Nokia-branded high-end Android smartphone

The Nokia 8 Sirocco (TA-1005) was a flagship smartphone by HMD Global, running the Android One variant of Android. It was introduced at MWC in February 2018, and named after the Nokia 8800 Sirocco.

==Specifications==
===Hardware===
Compared to the original Nokia 8, the Sirocco edition uses a glass body with stainless steel instead of aluminium. It also has a new camera, a fingerprint sensor at the back instead of the front, 6 GB of RAM instead of 4 GB, omission of the CTIA headphone jack in favour of USB-C, a 5.5" pOLED screen rather than a 5.3" LCD, Qi wireless charging, and a larger battery capacity.

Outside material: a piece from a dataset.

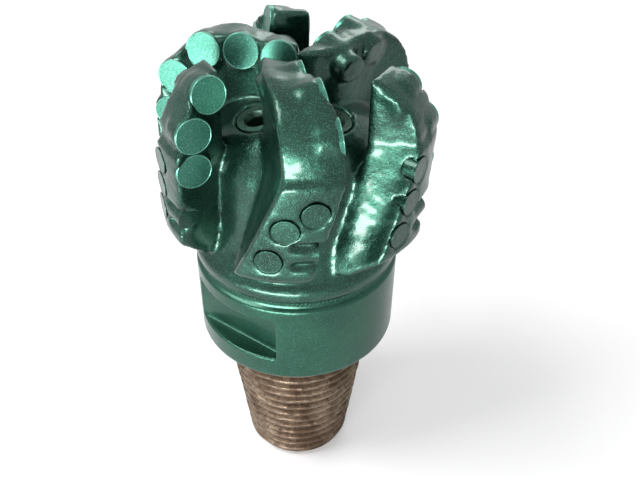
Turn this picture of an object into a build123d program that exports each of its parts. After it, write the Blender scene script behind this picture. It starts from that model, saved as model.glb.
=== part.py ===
from build123d import *
from math import acos, asin, atan, cos, degrees, hypot, pi, radians, sin, tan
import os

# Steel-body PDC drill bit, standing on the end face of its tapered pin.
# Origin: centre of the pin's end face.  +Z runs up to the cutting face.
# Azimuths are degrees counter-clockwise from +X; the bit turns that way, seen from its face.

# ---- driving dimensions, millimetres and degrees ----
bit_dia = 107.95            # drilled diameter over the gauge pads
nose_height = 207.4         # highest cutter tips above the pin's end face
shoulder_radius = 27.4      # rounding of the cutting profile into the gauge
cone_angle = 5.0            # dish of the cutting face towards the centre

pin_length = 76.2
pin_base_dia = 66.675       # thread crests at the shoulder, regular rotary connection
pin_taper = 0.25            # on the diameter, per unit of length
pin_relief_dia = 64.6
pin_relief_length = 9.0
pin_chamfer = 2.2
water_bore_dia = 25.4

shank_dia = 85.0
shank_length = 37.2
shank_edge_chamfer = 1.0
slot_height = 21.0          # breaker slots for the bit breaker plate
slot_bottom = 10.6          # above the shoulder face
slot_flat_radius = 34.5     # axis to the slot's flat
slot_closed_half = 17.6     # flat's centre line to its closed end
slot_azimuth = 234.0

weld_width = 5.0            # mouth of the weld groove between shank and crown
weld_depth = 4.0
weld_hollow = 1.5           # bead surface below the shank's skin
neck_height = 5.0
spigot_dia = 56.0           # crown's spigot in the shank's counterbore
spigot_length = 14.0
spigot_gap = 0.1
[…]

The display is curved, but the phone lacks palm rejection technology which is found in other curved smartphones.

===Software===
The Nokia 8 Sirocco ships with Android 8.0 Oreo and can be updated to Android 10.

==Reception==
The Nokia 8 Sirocco received mixed to positive reviews.

Daniel Van Boom of CNET praised the device, stating that "The Nokia 8 Sirocco is fast, feels sturdy, has a long battery life and runs the sleek Android One operating system.", while noting that "It lacks any standout features to justify its premium pricing. The Nokia 8 Sirocco's camera isn't reliable enough, and its design, while improved over the regular Nokia 8, feels stout and a little outdated".

Sandra Vogel of ZDNet also praised the phone's "Solid steel frame, Android One ensuring 2 years of updates, 128GB of internal storage and IP67 rating for dust/water resistance" while criticising the "poor implementation of a curved screen and 16:9 ratio display".